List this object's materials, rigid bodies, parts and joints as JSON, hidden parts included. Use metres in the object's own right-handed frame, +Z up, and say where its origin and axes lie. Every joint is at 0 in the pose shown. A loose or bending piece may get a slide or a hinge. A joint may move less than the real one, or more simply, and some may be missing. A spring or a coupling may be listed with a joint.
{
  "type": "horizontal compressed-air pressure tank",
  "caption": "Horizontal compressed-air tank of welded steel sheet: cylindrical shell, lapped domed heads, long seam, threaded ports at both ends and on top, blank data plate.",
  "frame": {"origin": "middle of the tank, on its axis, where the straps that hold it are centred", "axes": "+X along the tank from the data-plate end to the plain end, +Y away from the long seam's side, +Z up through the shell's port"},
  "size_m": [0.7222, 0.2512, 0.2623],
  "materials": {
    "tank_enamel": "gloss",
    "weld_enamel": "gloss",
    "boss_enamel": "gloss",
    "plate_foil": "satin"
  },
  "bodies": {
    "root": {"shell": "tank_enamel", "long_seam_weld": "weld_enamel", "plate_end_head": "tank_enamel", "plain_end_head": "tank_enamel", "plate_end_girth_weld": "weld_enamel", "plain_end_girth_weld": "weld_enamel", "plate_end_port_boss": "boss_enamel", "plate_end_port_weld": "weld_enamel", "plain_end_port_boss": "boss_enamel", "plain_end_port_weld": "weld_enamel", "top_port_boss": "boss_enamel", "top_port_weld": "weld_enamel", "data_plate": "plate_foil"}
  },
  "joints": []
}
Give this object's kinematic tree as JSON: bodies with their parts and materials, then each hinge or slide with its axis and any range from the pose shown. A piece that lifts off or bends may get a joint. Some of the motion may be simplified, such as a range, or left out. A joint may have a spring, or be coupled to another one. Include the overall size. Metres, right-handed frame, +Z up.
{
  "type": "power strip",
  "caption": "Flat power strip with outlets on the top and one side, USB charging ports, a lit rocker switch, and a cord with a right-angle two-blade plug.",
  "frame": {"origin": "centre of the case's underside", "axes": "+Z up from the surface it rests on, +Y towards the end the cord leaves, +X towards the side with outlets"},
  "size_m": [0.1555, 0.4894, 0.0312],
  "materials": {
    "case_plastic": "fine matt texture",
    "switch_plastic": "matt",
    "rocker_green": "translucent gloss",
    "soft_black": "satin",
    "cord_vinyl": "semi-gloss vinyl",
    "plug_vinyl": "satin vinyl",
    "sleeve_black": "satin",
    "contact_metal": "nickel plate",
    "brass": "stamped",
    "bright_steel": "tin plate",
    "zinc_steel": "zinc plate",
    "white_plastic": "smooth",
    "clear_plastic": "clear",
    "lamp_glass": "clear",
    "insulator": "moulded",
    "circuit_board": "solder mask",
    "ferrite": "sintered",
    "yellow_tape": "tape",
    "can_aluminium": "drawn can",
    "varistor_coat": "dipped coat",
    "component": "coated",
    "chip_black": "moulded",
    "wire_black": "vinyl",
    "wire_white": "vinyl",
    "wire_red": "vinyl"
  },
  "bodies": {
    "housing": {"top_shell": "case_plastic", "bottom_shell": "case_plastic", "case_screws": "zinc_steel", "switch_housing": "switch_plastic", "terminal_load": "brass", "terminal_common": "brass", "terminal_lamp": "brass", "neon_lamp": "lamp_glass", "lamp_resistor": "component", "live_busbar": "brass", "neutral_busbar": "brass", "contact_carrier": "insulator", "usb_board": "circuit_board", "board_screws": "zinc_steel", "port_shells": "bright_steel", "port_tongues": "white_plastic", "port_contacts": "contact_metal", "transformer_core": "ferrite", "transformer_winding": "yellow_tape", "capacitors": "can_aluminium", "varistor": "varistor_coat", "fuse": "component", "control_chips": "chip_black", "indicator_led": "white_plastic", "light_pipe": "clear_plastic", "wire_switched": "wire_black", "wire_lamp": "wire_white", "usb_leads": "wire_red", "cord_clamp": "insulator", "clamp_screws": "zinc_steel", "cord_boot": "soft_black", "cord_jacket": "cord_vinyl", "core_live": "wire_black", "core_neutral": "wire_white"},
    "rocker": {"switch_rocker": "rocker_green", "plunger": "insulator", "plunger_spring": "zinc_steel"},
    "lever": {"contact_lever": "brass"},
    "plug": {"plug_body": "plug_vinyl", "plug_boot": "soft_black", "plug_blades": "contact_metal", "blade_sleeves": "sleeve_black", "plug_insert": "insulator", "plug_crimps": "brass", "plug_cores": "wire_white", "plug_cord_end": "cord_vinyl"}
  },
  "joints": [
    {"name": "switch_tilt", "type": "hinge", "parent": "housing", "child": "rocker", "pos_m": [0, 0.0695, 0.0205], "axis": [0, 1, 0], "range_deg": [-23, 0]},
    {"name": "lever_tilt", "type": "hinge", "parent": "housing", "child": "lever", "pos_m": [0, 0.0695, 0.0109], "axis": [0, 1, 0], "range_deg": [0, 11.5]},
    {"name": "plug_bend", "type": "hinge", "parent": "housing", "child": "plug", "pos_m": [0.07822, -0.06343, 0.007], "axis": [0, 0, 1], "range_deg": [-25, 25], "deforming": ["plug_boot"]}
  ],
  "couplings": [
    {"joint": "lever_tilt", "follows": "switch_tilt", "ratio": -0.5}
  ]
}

** THE TASK **
Repeat the data above exactly.

** TASK SOLUTION **
List this object's materials, rigid bodies, parts and joints as JSON, hidden parts included. Use metres in the object's own right-handed frame, +Z up, and say where its origin and axes lie. Every joint is at 0 in the pose shown. A loose or bending piece may get a slide or a hinge. A joint may move less than the real one, or more simply, and some may be missing. A spring or a coupling may be listed with a joint.
{
  "type": "horizontal compressed-air pressure tank",
  "caption": "Horizontal compressed-air tank of welded steel sheet: cylindrical shell, lapped domed heads, long seam, threaded ports at both ends and on top, blank data plate.",
  "frame": {"origin": "middle of the tank, on its axis, where the straps that hold it are centred", "axes": "+X along the tank from the data-plate end to the plain end, +Y away from the long seam's side, +Z up through the shell's port"},
  "size_m": [0.7222, 0.2512, 0.2623],
  "materials": {
    "tank_enamel": "gloss",
    "weld_enamel": "gloss",
    "boss_enamel": "gloss",
    "plate_foil": "satin"
  },
  "bodies": {
    "root": {"shell": "tank_enamel", "long_seam_weld": "weld_enamel", "plate_end_head": "tank_enamel", "plain_end_head": "tank_enamel", "plate_end_girth_weld": "weld_enamel", "plain_end_girth_weld": "weld_enamel", "plate_end_port_boss": "boss_enamel", "plate_end_port_weld": "weld_enamel", "plain_end_port_boss": "boss_enamel", "plain_end_port_weld": "weld_enamel", "top_port_boss": "boss_enamel", "top_port_weld": "weld_enamel", "data_plate": "plate_foil"}
  },
  "joints": []
}
Give this object's kinematic tree as JSON: bodies with their parts and materials, then each hinge or slide with its axis and any range from the pose shown. A piece that lifts off or bends may get a joint. Some of the motion may be simplified, such as a range, or left out. A joint may have a spring, or be coupled to another one. Include the overall size. Metres, right-handed frame, +Z up.
{
  "type": "power strip",
  "caption": "Flat power strip with outlets on the top and one side, USB charging ports, a lit rocker switch, and a cord with a right-angle two-blade plug.",
  "frame": {"origin": "centre of the case's underside", "axes": "+Z up from the surface it rests on, +Y towards the end the cord leaves, +X towards the side with outlets"},
  "size_m": [0.1555, 0.4894, 0.0312],
  "materials": {
    "case_plastic": "fine matt texture",
    "switch_plastic": "matt",
    "rocker_green": "translucent gloss",
    "soft_black": "satin",
    "cord_vinyl": "semi-gloss vinyl",
    "plug_vinyl": "satin vinyl",
    "sleeve_black": "satin",
    "contact_metal": "nickel plate",
    "brass": "stamped",
    "bright_steel": "tin plate",
    "zinc_steel": "zinc plate",
    "white_plastic": "smooth",
    "clear_plastic": "clear",
    "lamp_glass": "clear",
    "insulator": "moulded",
    "circuit_board": "solder mask",
    "ferrite": "sintered",
    "yellow_tape": "tape",
    "can_aluminium": "drawn can",
    "varistor_coat": "dipped coat",
    "component": "coated",
    "chip_black": "moulded",
    "wire_black": "vinyl",
    "wire_white": "vinyl",
    "wire_red": "vinyl"
  },
  "bodies": {
    "housing": {"top_shell": "case_plastic", "bottom_shell": "case_plastic", "case_screws": "zinc_steel", "switch_housing": "switch_plastic", "terminal_load": "brass", "terminal_common": "brass", "terminal_lamp": "brass", "neon_lamp": "lamp_glass", "lamp_resistor": "component", "live_busbar": "brass", "neutral_busbar": "brass", "contact_carrier": "insulator", "usb_board": "circuit_board", "board_screws": "zinc_steel", "port_shells": "bright_steel", "port_tongues": "white_plastic", "port_contacts": "contact_metal", "transformer_core": "ferrite", "transformer_winding": "yellow_tape", "capacitors": "can_aluminium", "varistor": "varistor_coat", "fuse": "component", "control_chips": "chip_black", "indicator_led": "white_plastic", "light_pipe": "clear_plastic", "wire_switched": "wire_black", "wire_lamp": "wire_white", "usb_leads": "wire_red", "cord_clamp": "insulator", "clamp_screws": "zinc_steel", "cord_boot": "soft_black", "cord_jacket": "cord_vinyl", "core_live": "wire_black", "core_neutral": "wire_white"},
    "rocker": {"switch_rocker": "rocker_green", "plunger": "insulator", "plunger_spring": "zinc_steel"},
    "lever": {"contact_lever": "brass"},
    "plug": {"plug_body": "plug_vinyl", "plug_boot": "soft_black", "plug_blades": "contact_metal", "blade_sleeves": "sleeve_black", "plug_insert": "insulator", "plug_crimps": "brass", "plug_cores": "wire_white", "plug_cord_end": "cord_vinyl"}
  },
  "joints": [
    {"name": "switch_tilt", "type": "hinge", "parent": "housing", "child": "rocker", "pos_m": [0, 0.0695, 0.0205], "axis": [0, 1, 0], "range_deg": [-23, 0]},
    {"name": "lever_tilt", "type": "hinge", "parent": "housing", "child": "lever", "pos_m": [0, 0.0695, 0.0109], "axis": [0, 1, 0], "range_deg": [0, 11.5]},
    {"name": "plug_bend", "type": "hinge", "parent": "housing", "child": "plug", "pos_m": [0.07822, -0.06343, 0.007], "axis": [0, 0, 1], "range_deg": [-25, 25], "deforming": ["plug_boot"]}
  ],
  "couplings": [
    {"joint": "lever_tilt", "follows": "switch_tilt", "ratio": -0.5}
  ]
}